Triggered by an incomplete documentation patch from bentley@.
Ingo Schwarze [Wed, 29 Oct 2014 03:35:09 +0000 (03:35 +0000)]
Some fine tuning of console rendering of named special characters.
Correct ASCII rendering: \(lb \(<> \(sd
Make ASCII rendering agree with groff, using backspace overstrike:
\(da \(ua \(dA \(uA \(fa \(c* \(c+ \(ib \(ip \(/_ \(pp \(is \(dd \(dg
Ingo Schwarze [Wed, 29 Oct 2014 00:17:43 +0000 (00:17 +0000)]
In terminal output, unify handling of Unicode and numbered character
escape sequences just like it was earlier implemented for -Thtml.
Do not let control characters other than ASCII 9 (horizontal tab)

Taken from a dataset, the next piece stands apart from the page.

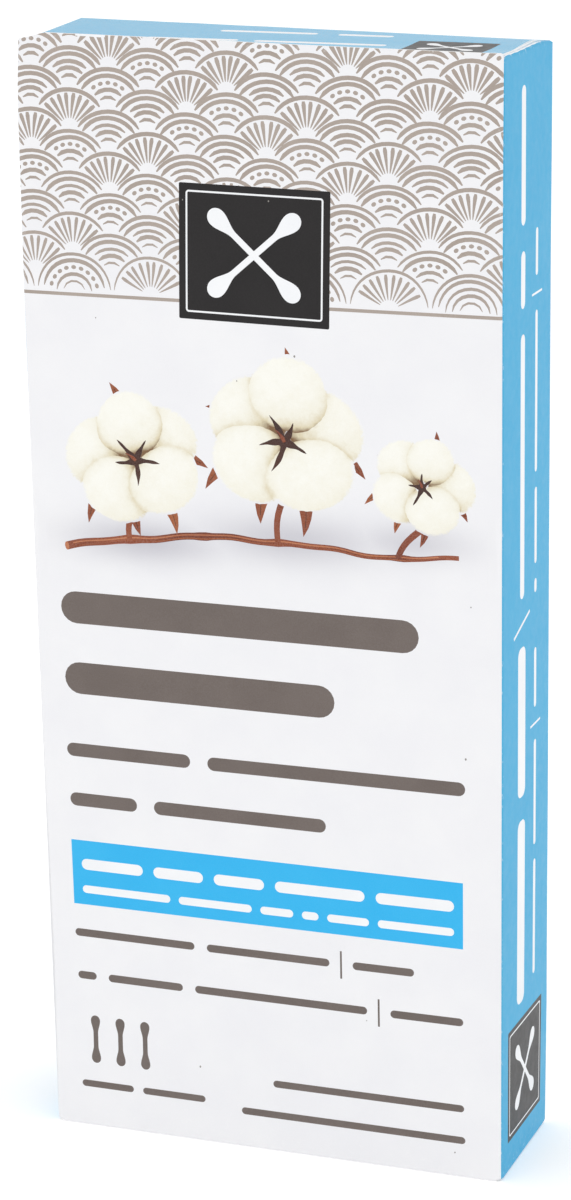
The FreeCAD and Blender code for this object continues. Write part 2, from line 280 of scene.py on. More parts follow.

propagate to the output, even though groff allows them; but that
really doesn't look like a great idea.
Let mchars_num2char() return int such that we can distinguish invalid \N
syntax from \N'0'. This also reduces the danger of signed char issues
popping up.
Ingo Schwarze [Tue, 28 Oct 2014 18:49:33 +0000 (18:49 +0000)]
In -Tascii mode, print "<?>" only for Unicode escapes of unknown
representation, not for character escapes with unknown names.
According to groff, the latter produce no output, and we now warn
about them.
Ingo Schwarze [Tue, 28 Oct 2014 17:36:19 +0000 (17:36 +0000)]
Make the character table available to libroff so it can check the
validity of character escape names and warn about unknown ones.
This requires mchars_spec2cp() to report unknown names again.
Fortunately, that doesn't require changing the calling code because
according to groff, invalid character escapes should not produce
output anyway, and now that we warn about them, that's fine.
Ingo Schwarze [Tue, 28 Oct 2014 02:43:59 +0000 (02:43 +0000)]
Refine -Tascii rendering of Unicode characters, mostly to better agree
with groff, in particular in cases where groff uses backspace overstrike.
In two cases, agreement is impossible because groff clobbers the
previous line: \(*G \(*S
In a number of cases, groff rendering is so misleading that i chose
to render differently: \(Sd \(TP \(Tp \(Po \(ps \(sc \(r! \(r? \(de
While here, also correct the \(la and \(ra Unicode code points.
Ingo Schwarze [Mon, 27 Oct 2014 20:41:58 +0000 (20:41 +0000)]
Support overstriking by backspace in PostScript and PDF output.
Of course, this is only a minor improvement; it would be much better
to support non-ASCII characters in these output modes, but that
would require major changes that i'm not going to work on right now.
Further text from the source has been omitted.